• **STATED PROBLEM**: Everything in the listing should be restated word for word.

• **RECORDS FOR THE TASK**:
* begin *

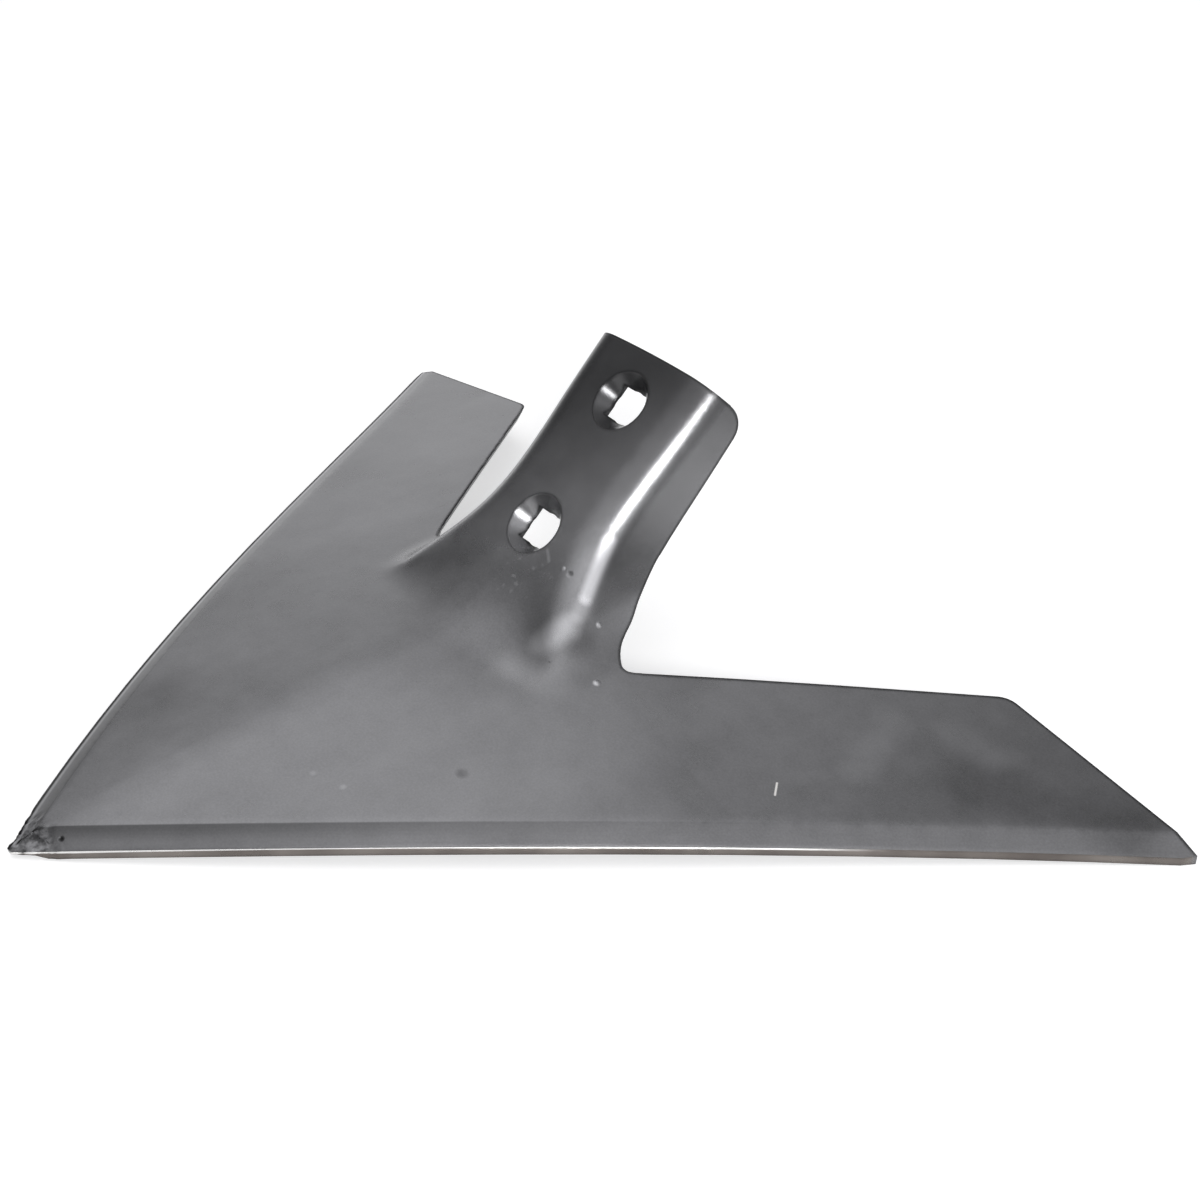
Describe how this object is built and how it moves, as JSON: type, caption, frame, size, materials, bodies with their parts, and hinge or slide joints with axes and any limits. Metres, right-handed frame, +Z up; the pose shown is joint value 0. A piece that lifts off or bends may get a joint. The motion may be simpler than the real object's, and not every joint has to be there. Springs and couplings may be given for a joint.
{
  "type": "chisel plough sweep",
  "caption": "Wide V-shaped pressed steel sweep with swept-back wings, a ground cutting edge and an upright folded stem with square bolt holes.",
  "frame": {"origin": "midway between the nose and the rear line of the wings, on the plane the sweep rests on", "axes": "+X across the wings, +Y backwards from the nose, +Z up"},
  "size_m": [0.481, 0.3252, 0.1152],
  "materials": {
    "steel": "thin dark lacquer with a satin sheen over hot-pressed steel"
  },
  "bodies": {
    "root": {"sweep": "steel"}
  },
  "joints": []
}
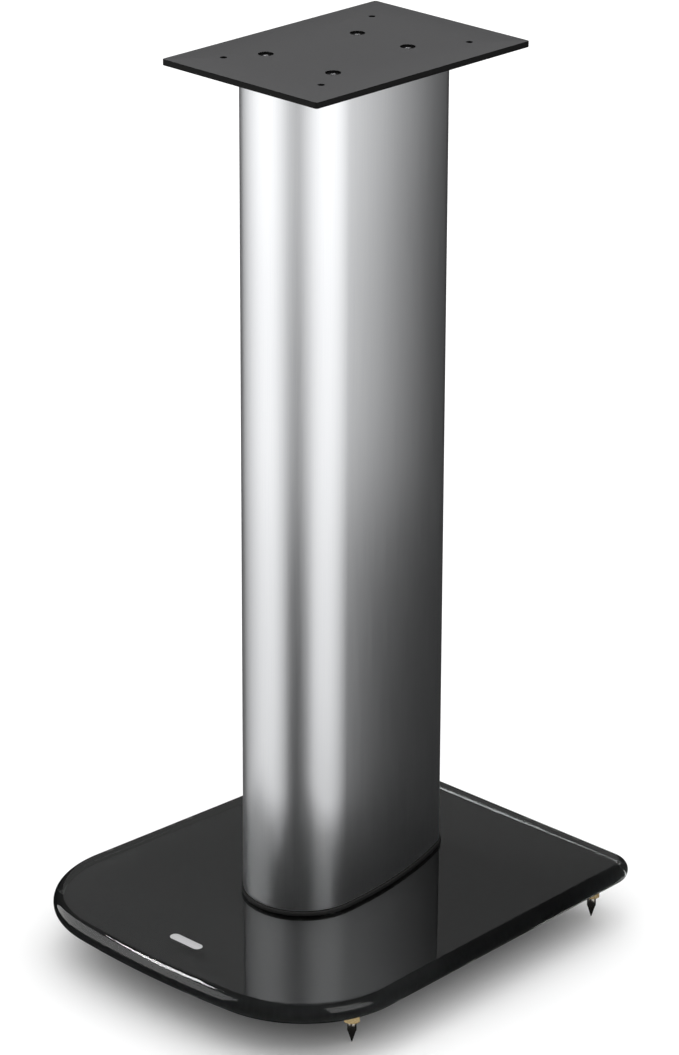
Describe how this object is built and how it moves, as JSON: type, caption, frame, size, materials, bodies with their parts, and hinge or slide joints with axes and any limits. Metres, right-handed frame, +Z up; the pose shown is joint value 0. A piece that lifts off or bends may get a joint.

* end *

• **RESULT FOR THIS EXERCISE**:
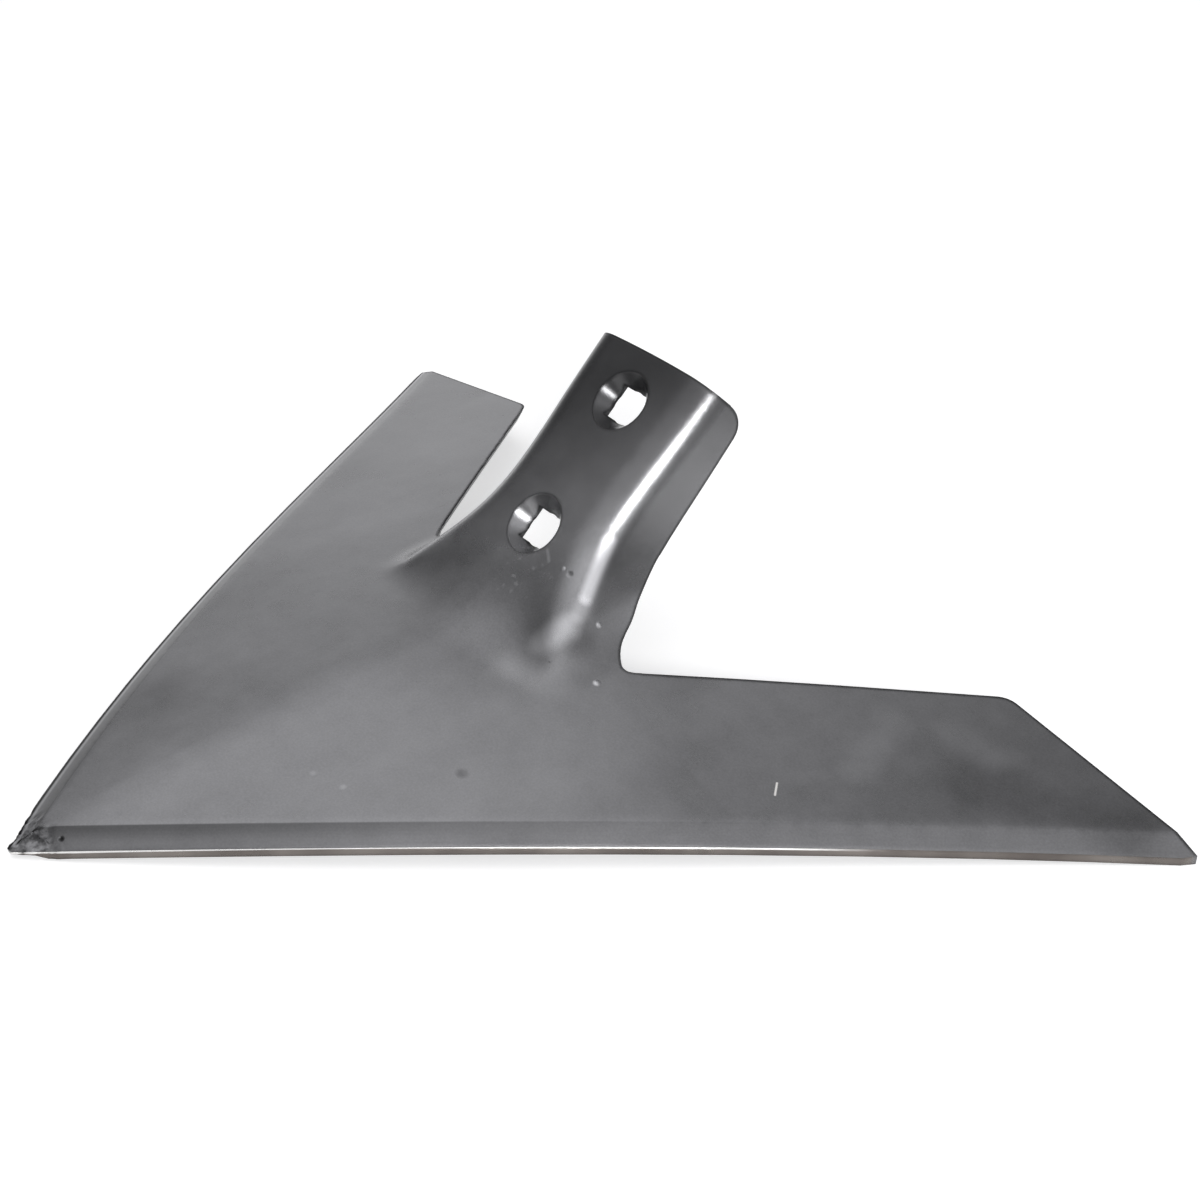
Describe how this object is built and how it moves, as JSON: type, caption, frame, size, materials, bodies with their parts, and hinge or slide joints with axes and any limits. Metres, right-handed frame, +Z up; the pose shown is joint value 0. A piece that lifts off or bends may get a joint. The motion may be simpler than the real object's, and not every joint has to be there. Springs and couplings may be given for a joint.
{
  "type": "chisel plough sweep",
  "caption": "Wide V-shaped pressed steel sweep with swept-back wings, a ground cutting edge and an upright folded stem with square bolt holes.",
  "frame": {"origin": "midway between the nose and the rear line of the wings, on the plane the sweep rests on", "axes": "+X across the wings, +Y backwards from the nose, +Z up"},
  "size_m": [0.481, 0.3252, 0.1152],
  "materials": {
    "steel": "thin dark lacquer with a satin sheen over hot-pressed steel"
  },
  "bodies": {
    "root": {"sweep": "steel"}
  },
  "joints": []
}
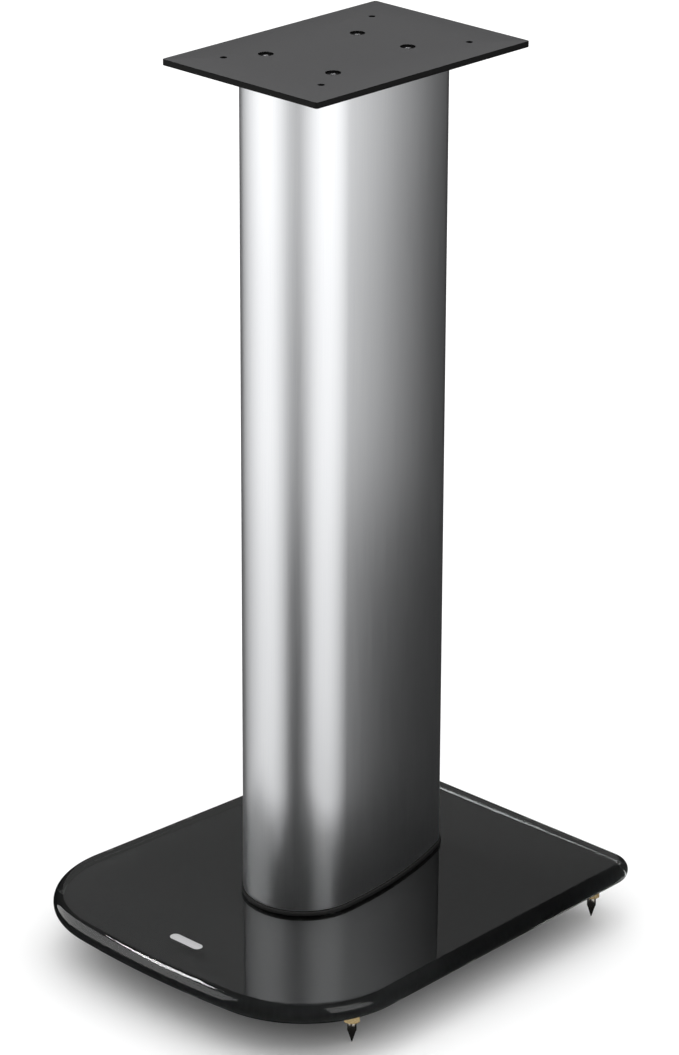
Describe how this object is built and how it moves, as JSON: type, caption, frame, size, materials, bodies with their parts, and hinge or slide joints with axes and any limits. Metres, right-handed frame, +Z up; the pose shown is joint value 0. A piece that lifts off or bends may get a joint.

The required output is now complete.